Shyam (Varun Sandesh) and Anshu (Sanchita Padukone) have a group of common friends. One day Apparao sees Anshu get off Shyam's motorcycle and asks Shyam if there is something between them. They say no, and soon all the students and professors in the college know what Apparao said. Everyone humiliates Apparao and he vows to make Anshu and Shyam actually fall in love with each other and get his prestige back. Apparao's many attempts to make them love each other (including sending a love letter to Anshu as Shyam) end up failing and he is humiliated over and over again until he finally gives up.

One day when Anshu, Shyam and their friends go to Cudappah the boys meet a bird photographer who says that beauty is in the heart and not in the body. Shyam then realizes that although he wants to marry someone who looks like Katrina Kaif, he should love not the body but the heart. He then sees Anshu and realizes that he is in love with her. After returning from Cudappah, Shyam tries to convince Anshu to love him and finally succeeds. They both get engaged but for a reason that Apparao doesn't know they break up before marriage.

Kishore tracks down Shyam and asks him why he broke up with Anshu. Shyam explains that after the engagement, he had to go to Bangalore for six months for job related reasons. There he met his boss, Sunaina (Catherine Tresa) who he got attracted to since she looks like Katrina Kaif. After 3 months, Anshu came for a surprise visit and found out about Shyam's relationship with Sunaina and, thinking that he is having an affair with her. She reveals that the actual reason she came to Bangalore was that Shyam forgot her birthday. Afterwards Shyam went to Anshu's house many times and begged her for mercy.
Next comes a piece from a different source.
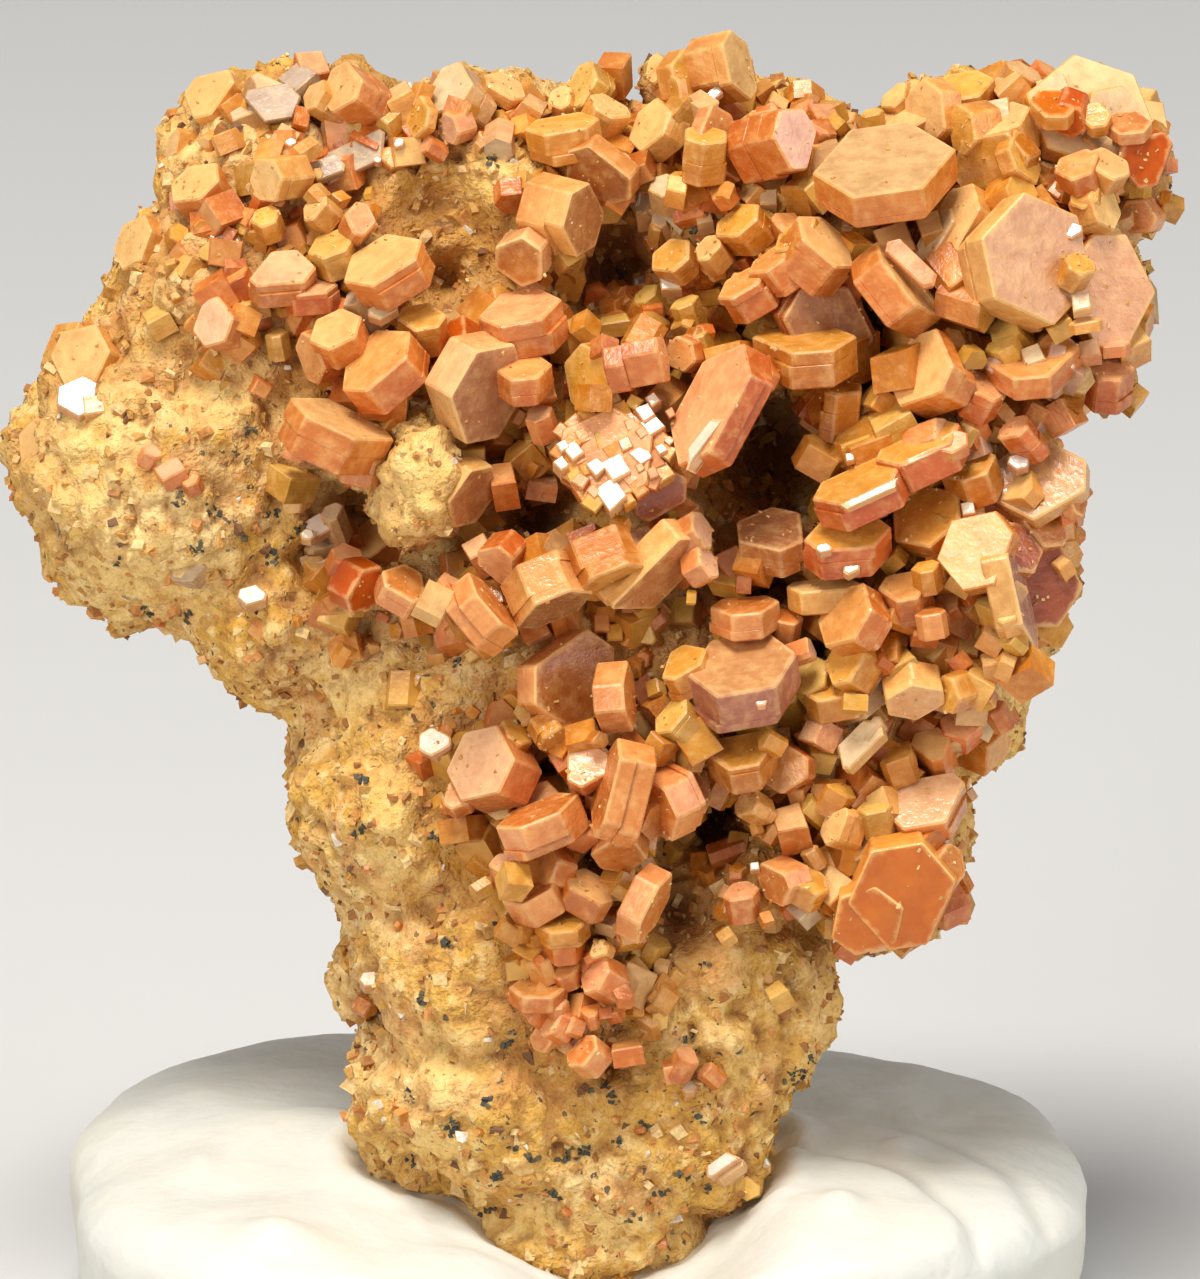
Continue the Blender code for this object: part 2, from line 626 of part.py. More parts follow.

Kishore now sends Shyam to Bangalore to meet Sunaina. Shyam, Sunaina, and Shyam's parents come to Anshu's house to call off the engagement and announce that Sunaina and Shyam are getting married. Anshu then gets angry at Shyam and asks Sunaina what guarantee she has that Shyam won't cheat on her. Sunaina responds by saying that Shyam and Sunaina were merely friends and it was Anshu who had left Shyam, and not the other way. Shyam then takes out Anshu's wedding ring, which she had thrown at Shyam when she came to Bangalore. He asks Anshu if she will marry him. Anshu now realizes that this was all a scheme to get Anshu to marry Shyam. She accepts. Apparao and Kishore come in from their hiding spot. Sunaina congratulates Kishore for his brilliant idea. Kishore is happy that his movie has been completed. Apparao suggests that he name his movie "Chammak Challo", which means beautiful girl.

==Cast==

- Varun Sandesh as Shyam
- Sanchita Padukone as Anshu / Anjali
- Catherine Tresa as Sunaina
- Srinivas Avasarala as Kishore
- Sayaji Shinde as Apparao Aggarwal Shyam foster's father
- Brahmaji as Shyam's father
- Sivaji Raja as Shyam's brother-in-law
- Vennela Kishore as Shyam's friend
- Naramalli Sivaprasad
- Srikanth Iyyengar as Anshu's father
- Chinmayi Ghatrazu
- Surekha Vani as Anasuya
- Allari Subhashini
- Shankar Melkote as Sunaina and Shyam's boss
- Satya as Shyam's friend
- Gautham Raju as a doctor (uncredited)

==Soundtrack==

The music was composed by Kiran Varanasi. The film’s audio was launched in November of 2012 with Sampath Nandi and Tammareddy Bharadwaja attending the event as special guests.

Track list
| No. | Title | Lyrics | Artist(s) | Length |
|---|---|---|---|---|
| 1. | "Boom Boom" | Kiran Varanasi | Kiran Varanasi, G. Sahithi |  |
| 2. | "Simplega Cheppala" | Anantha Sreeram | Hemachandra, Harshika |  |
| 3. | "Chandamamapai Kundelaa" | Anantha Sreeram | Sri Krishna, Madhu |  |
| 4. | "Yedo Maikam" | Kiran Varanasi | Kiran Varanasi |  |
| 5. | "O Meri Mehabooba" | Anantha Sreeram | Varun Sandesh |  |
| 6. | "Naa Kallalona" | Anantha Sreeram | Hemachandra |  |
| 7. | "Katrina" | Kiran Varanasi | Hemachandra |  |
| 8. | "Naalone" | Sirasri | Hemachandra, Malavika, Sabeeha |  |

== Reception ==
A critic from The Times of India wrote that "All in all it ends up neither being entirely funny nor heart tugging offering you somewhat of an “in-between” experience".